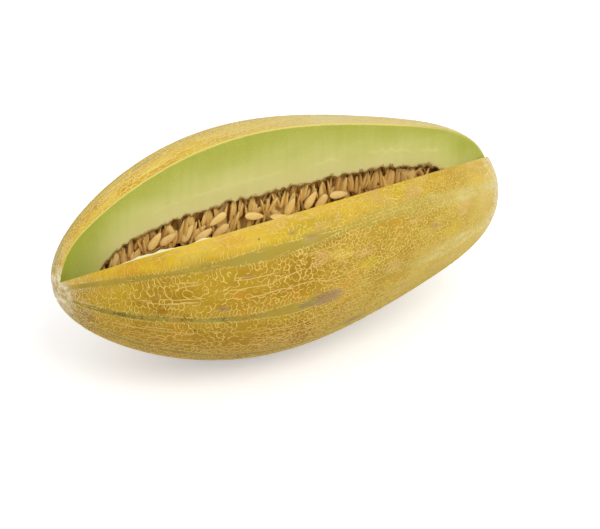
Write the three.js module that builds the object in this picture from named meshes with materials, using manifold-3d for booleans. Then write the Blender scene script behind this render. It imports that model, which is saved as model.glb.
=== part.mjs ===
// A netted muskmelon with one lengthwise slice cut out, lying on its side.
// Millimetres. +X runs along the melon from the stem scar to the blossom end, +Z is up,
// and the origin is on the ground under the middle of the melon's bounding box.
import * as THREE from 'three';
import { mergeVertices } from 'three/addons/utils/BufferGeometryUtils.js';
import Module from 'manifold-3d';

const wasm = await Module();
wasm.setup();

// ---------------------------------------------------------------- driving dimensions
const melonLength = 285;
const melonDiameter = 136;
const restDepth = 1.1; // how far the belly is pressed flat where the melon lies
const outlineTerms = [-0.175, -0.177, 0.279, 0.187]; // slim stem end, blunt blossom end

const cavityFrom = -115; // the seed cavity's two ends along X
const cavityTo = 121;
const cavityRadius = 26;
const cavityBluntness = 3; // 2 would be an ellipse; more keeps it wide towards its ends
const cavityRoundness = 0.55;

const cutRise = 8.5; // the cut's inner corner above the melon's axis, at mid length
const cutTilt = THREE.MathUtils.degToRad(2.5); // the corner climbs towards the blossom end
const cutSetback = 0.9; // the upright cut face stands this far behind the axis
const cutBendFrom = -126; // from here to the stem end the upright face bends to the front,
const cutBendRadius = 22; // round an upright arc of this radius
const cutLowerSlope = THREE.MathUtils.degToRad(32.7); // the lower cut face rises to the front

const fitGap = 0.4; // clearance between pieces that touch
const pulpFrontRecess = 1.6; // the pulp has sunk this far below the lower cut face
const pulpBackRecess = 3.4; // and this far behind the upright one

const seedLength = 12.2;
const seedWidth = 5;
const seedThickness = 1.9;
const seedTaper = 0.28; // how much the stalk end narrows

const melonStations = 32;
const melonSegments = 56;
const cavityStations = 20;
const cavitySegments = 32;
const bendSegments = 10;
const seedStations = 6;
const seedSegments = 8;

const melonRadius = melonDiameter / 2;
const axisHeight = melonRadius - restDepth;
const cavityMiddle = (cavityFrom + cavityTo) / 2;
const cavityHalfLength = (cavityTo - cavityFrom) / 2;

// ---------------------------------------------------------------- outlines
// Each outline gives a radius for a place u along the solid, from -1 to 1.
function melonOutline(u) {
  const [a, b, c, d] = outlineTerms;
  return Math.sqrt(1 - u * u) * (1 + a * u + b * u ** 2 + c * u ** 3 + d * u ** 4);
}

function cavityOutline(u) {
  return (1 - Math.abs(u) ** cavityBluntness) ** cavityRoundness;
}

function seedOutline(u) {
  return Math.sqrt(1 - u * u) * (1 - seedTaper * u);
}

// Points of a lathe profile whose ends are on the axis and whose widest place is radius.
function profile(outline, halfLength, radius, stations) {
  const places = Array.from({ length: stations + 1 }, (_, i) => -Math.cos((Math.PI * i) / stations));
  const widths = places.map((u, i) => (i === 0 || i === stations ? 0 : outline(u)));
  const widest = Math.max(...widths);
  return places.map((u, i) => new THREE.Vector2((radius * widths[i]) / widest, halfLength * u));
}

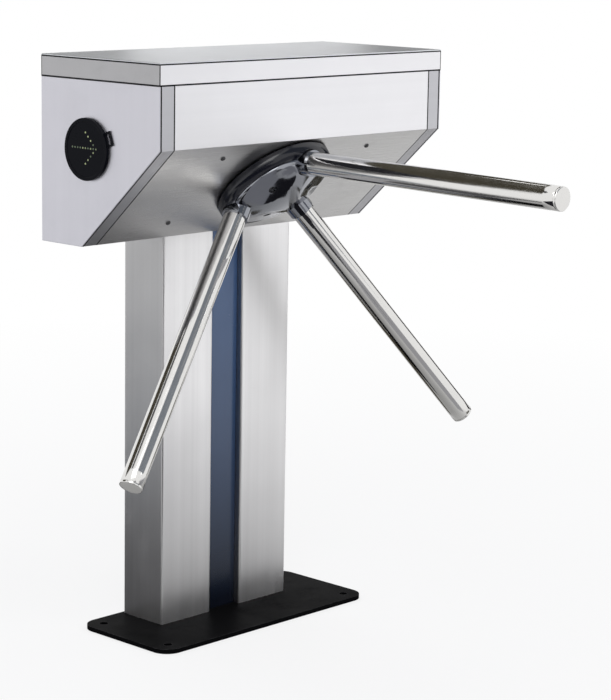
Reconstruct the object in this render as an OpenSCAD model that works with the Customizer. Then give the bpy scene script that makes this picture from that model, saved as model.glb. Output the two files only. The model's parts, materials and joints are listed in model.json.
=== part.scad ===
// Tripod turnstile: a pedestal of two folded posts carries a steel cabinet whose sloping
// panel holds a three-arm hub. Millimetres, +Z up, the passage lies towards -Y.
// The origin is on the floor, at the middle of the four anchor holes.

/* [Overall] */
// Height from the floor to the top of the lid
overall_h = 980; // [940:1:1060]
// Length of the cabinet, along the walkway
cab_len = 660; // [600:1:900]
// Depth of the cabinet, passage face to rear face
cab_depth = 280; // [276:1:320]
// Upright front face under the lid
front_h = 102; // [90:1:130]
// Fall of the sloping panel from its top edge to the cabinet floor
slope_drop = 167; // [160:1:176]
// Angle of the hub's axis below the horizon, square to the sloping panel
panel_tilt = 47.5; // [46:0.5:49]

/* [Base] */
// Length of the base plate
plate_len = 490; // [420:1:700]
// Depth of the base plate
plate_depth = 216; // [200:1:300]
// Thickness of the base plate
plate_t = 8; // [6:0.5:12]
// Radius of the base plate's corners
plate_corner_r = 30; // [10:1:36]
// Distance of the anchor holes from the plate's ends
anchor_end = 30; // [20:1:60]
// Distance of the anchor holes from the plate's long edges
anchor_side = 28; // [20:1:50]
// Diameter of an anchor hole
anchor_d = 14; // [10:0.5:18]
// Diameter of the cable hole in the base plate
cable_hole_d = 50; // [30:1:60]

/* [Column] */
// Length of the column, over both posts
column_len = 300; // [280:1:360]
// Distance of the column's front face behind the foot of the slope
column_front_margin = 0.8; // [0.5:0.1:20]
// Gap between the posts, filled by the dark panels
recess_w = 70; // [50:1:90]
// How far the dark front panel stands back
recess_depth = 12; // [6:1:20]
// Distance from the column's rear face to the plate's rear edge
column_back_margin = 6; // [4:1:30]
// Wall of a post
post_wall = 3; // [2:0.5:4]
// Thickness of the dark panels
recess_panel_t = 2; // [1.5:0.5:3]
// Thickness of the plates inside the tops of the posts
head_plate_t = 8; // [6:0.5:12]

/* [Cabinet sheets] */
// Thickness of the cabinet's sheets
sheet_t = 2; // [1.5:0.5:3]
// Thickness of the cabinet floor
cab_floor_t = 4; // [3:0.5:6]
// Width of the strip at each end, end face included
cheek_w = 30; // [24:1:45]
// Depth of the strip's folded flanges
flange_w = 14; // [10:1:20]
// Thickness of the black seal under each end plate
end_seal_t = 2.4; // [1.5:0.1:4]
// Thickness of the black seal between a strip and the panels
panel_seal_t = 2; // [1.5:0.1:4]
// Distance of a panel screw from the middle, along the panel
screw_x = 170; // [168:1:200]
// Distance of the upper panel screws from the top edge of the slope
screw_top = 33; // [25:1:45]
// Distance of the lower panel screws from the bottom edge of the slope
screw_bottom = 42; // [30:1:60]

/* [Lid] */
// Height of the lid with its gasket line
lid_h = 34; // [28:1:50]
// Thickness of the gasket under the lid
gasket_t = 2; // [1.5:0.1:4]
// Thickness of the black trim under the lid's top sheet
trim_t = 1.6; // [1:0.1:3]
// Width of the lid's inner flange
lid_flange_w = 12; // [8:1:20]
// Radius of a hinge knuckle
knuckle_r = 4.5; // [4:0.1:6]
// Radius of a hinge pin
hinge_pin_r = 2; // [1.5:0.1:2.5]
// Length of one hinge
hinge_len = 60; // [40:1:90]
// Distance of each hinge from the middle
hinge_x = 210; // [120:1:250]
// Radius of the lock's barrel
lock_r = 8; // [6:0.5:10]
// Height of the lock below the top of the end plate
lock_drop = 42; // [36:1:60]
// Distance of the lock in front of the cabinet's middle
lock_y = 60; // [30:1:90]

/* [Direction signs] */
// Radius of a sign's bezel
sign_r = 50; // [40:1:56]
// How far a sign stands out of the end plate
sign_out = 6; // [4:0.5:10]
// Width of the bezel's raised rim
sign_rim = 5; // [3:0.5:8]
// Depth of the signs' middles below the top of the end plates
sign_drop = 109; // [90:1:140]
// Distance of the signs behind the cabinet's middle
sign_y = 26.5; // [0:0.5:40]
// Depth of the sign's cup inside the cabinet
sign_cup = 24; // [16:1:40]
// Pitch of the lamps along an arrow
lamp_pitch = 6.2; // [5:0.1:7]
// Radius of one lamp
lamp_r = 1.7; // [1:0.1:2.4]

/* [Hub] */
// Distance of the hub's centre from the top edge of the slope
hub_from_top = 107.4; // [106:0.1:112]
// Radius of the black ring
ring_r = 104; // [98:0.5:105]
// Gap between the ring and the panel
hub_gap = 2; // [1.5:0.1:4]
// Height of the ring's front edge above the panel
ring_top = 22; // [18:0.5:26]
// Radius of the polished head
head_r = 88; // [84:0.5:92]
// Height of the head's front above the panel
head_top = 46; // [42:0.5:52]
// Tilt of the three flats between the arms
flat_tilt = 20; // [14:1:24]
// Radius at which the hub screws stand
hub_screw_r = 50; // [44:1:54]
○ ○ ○
__Exercise objective__
Copy every line above that holds the word "manifold".

__Reply__
Write the three.js module that builds the object in this picture from named meshes with materials, using manifold-3d for booleans. Then write the Blender scene script behind this render. It imports that model, which is saved as model.glb.
import Module from 'manifold-3d';